SEC. 3. Increasing the type of buildings eligible for rehabilitation.

(a) In general.—Section 47(c)(1)(B)(i)(I) of the Internal Revenue Code of 1986 is amended by inserting “50 percent of” before “the adjusted basis”.

(b) Effective date.—The amendment made by subsection (a) shall apply to taxable years beginning after December 31, 2020.

SEC. 4. Elimination of rehabilitation credit basis adjustment.

(a) In general.—Section 50(c) of the Internal Revenue Code of 1986 is amended by adding at the end the following new paragraph:

“(6) EXCEPTION FOR REHABILITATION CREDIT.—In the case of the rehabilitation credit, paragraph (1) shall not apply.”.

(b) Treatment in case of credit allowed to lessee.—Section 50(d) of such Code is amended by adding at the end the following: “In the case of the rehabilitation credit, paragraph (5)(B) of the section 48(d) referred to in paragraph (5) of this subsection shall not apply.”.

(c) Effective date.—The amendments made by this section shall apply to property placed in service after the date of the enactment of this Act.

SEC. 5. Modifications regarding certain tax-exempt use property.

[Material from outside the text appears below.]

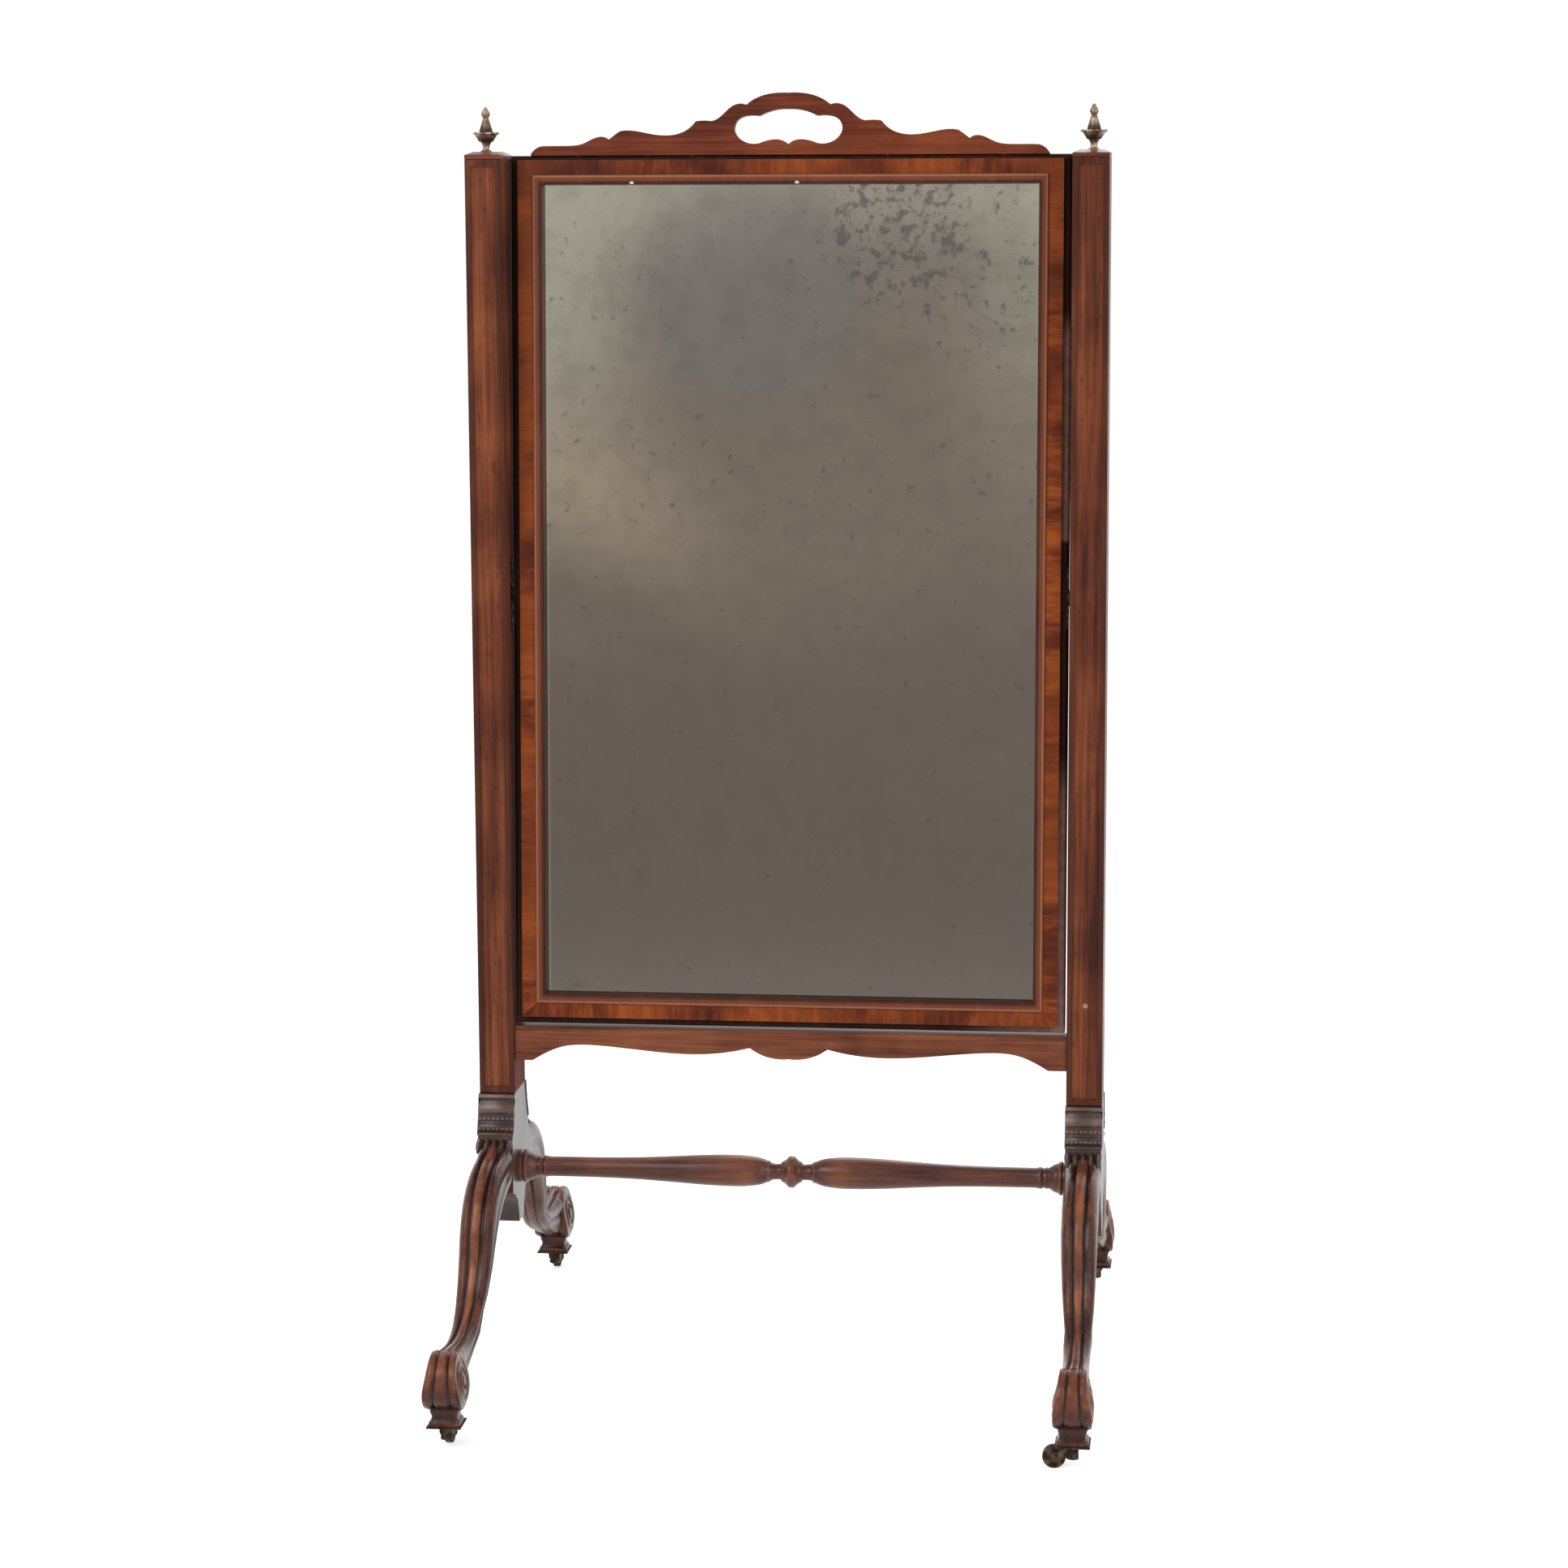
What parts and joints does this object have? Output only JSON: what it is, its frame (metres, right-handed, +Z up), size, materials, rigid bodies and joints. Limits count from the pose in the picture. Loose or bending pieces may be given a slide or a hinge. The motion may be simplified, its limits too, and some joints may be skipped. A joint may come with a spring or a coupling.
{
  "type": "cheval mirror",
  "caption": "Free-standing full-length mirror: framed glass with a pierced cresting tilts between two posts on scrolled legs with castors.",
  "frame": {"origin": "on the floor, at the middle of the stand's outline", "axes": "+X to the right as the glass is faced, +Y to the back, +Z up; the glass faces -Y"},
  "size_m": [0.7308, 0.77, 1.4644],
  "materials": {
    "aged_brass": "aged",
    "backing_wood": "plain",
    "carved_wood": "polished",
    "castor_bronze": "dark",
    "crossbanded_veneer": "polished",
    "lipping_wood": "polished",
    "mirror_glass": "foxed silvering",
    "moulding_wood": "polished",
    "pivot_brass": "aged",
    "polished_wood": "polished",
    "steel_screws": "plain",
    "turned_and_carved_wood": "polished"
  },
  "bodies": {
    "stand": {"apron": "polished_wood", "block_bands_left": "carved_wood", "block_bands_right": "carved_wood", "castor_plate_front_left": "castor_bronze", "castor_plate_front_right": "castor_bronze", "castor_plate_rear_left": "castor_bronze", "castor_plate_rear_right": "castor_bronze", "castor_screws": "castor_bronze", "finial_left": "aged_brass", "finial_right": "aged_brass", "leg_block_left": "polished_wood", "leg_block_right": "polished_wood", "leg_front_left": "turned_and_carved_wood", "leg_front_right": "turned_and_carved_wood", "leg_rear_left": "turned_and_carved_wood", "leg_rear_right": "turned_and_carved_wood", "pivot_socket_left": "pivot_brass", "pivot_socket_right": "pivot_brass", "pivot_socket_screws": "pivot_brass", "post_cap_left": "polished_wood", "post_cap_right": "polished_wood", "post_left": "polished_wood", "post_right": "polished_wood", "stretcher": "turned_and_carved_wood"},
    "mirror_frame": {"back_batten": "backing_wood", "backboard_lower": "backing_wood", "backboard_screws": "steel_screws", "backboard_upper": "backing_wood", "cresting": "polished_wood", "cresting_dowels": "polished_wood", "crossbanding_bottom": "crossbanded_veneer", "crossbanding_left": "crossbanded_veneer", "crossbanding_right": "crossbanded_veneer", "crossbanding_top": "crossbanded_veneer", "frame_rail_bottom": "polished_wood", "frame_rail_top": "polished_wood", "frame_stile_left": "polished_wood", "frame_stile_right": "polished_wood", "glass_moulding": "moulding_wood", "glazing_blocks": "backing_wood", "lipping": "lipping_wood", "mirror_plate": "mirror_glass", "pivot_plate_left": "pivot_brass", "pivot_plate_right": "pivot_brass", "pivot_plate_screws": "pivot_brass", "pivot_washer_left": "pivot_brass", "pivot_washer_right": "pivot_brass"},
    "castor_front_left": {"castor_horn_front_left": "castor_bronze", "castor_axle_front_left": "castor_bronze"},
    "wheel_front_left": {"castor_wheel_front_left": "castor_bronze"},
    "castor_front_right": {"castor_horn_front_right": "castor_bronze", "castor_axle_front_right": "castor_bronze"},
    "wheel_front_right": {"castor_wheel_front_right": "castor_bronze"},
    "castor_rear_left": {"castor_horn_rear_left": "castor_bronze", "castor_axle_rear_left": "castor_bronze"},
    "wheel_rear_left": {"castor_wheel_rear_left": "castor_bronze"},
    "castor_rear_right": {"castor_horn_rear_right": "castor_bronze", "castor_axle_rear_right": "castor_bronze"},
    "wheel_rear_right": {"castor_wheel_rear_right": "castor_bronze"}
  },
  "joints": [
    {"name": "mirror_tilt", "type": "hinge", "parent": "stand", "child": "mirror_frame", "pos_m": [0, 0, 0.9002], "axis": [1, 0, 0], "range_deg": [-27, 33]},
    {"name": "swivel_front_left", "type": "hinge", "parent": "stand", "child": "castor_front_left", "pos_m": [-0.3418, -0.3522, 0.02], "axis": [0, 0, 1], "continuous": true},
    {"name": "roll_front_left", "type": "hinge", "parent": "castor_front_left", "child": "wheel_front_left", "pos_m": [-0.3418, -0.3322, 0.0127], "axis": [-1, 0, 0], "continuous": true},
    {"name": "swivel_front_right", "type": "hinge", "parent": "stand", "child": "castor_front_right", "pos_m": [0.3418, -0.3522, 0.02], "axis": [0, 0, 1], "continuous": true},
    {"name": "roll_front_right", "type": "hinge", "parent": "castor_front_right", "child": "wheel_front_right", "pos_m": [0.3218, -0.3522, 0.0127], "axis": [0, -1, 0], "continuous": true},
    {"name": "swivel_rear_left", "type": "hinge", "parent": "stand", "child": "castor_rear_left", "pos_m": [-0.3418, 0.3522, 0.02], "axis": [0, 0, 1], "continuous": true},
    {"name": "roll_rear_left", "type": "hinge", "parent": "castor_rear_left", "child": "wheel_rear_left", "pos_m": [-0.3418, 0.3722, 0.0127], "axis": [-1, 0, 0], "continuous": true},
    {"name": "swivel_rear_right", "type": "hinge", "parent": "stand", "child": "castor_rear_right", "pos_m": [0.3418, 0.3522, 0.02], "axis": [0, 0, 1], "continuous": true},
    {"name": "roll_rear_right", "type": "hinge", "parent": "castor_rear_right", "child": "wheel_rear_right", "pos_m": [0.32448, 0.3622, 0.0127], "axis": [-0.5, -0.866, 0], "continuous": true}
  ]
}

(a) In general.—Section 47(c)(2)(B)(v) of the Internal Revenue Code of 1986 is amended by adding at the end the following new subclause:

“(III) DISQUALIFIED LEASE RULES TO APPLY ONLY IN CASE OF GOVERNMENT ENTITY.—For purposes of subclause (I), except in the case of a tax-exempt entity described in section 168(h)(2)(A)(i), the determination of whether property is tax-exempt use property shall be made under section 168(h) without regard to whether the property is leased in a disqualified lease (as defined in section 168(h)(1)(B)(ii)).”.

(b) Effective date.—The amendments made by this section shall apply to property placed in service after the date of the enactment of this Act.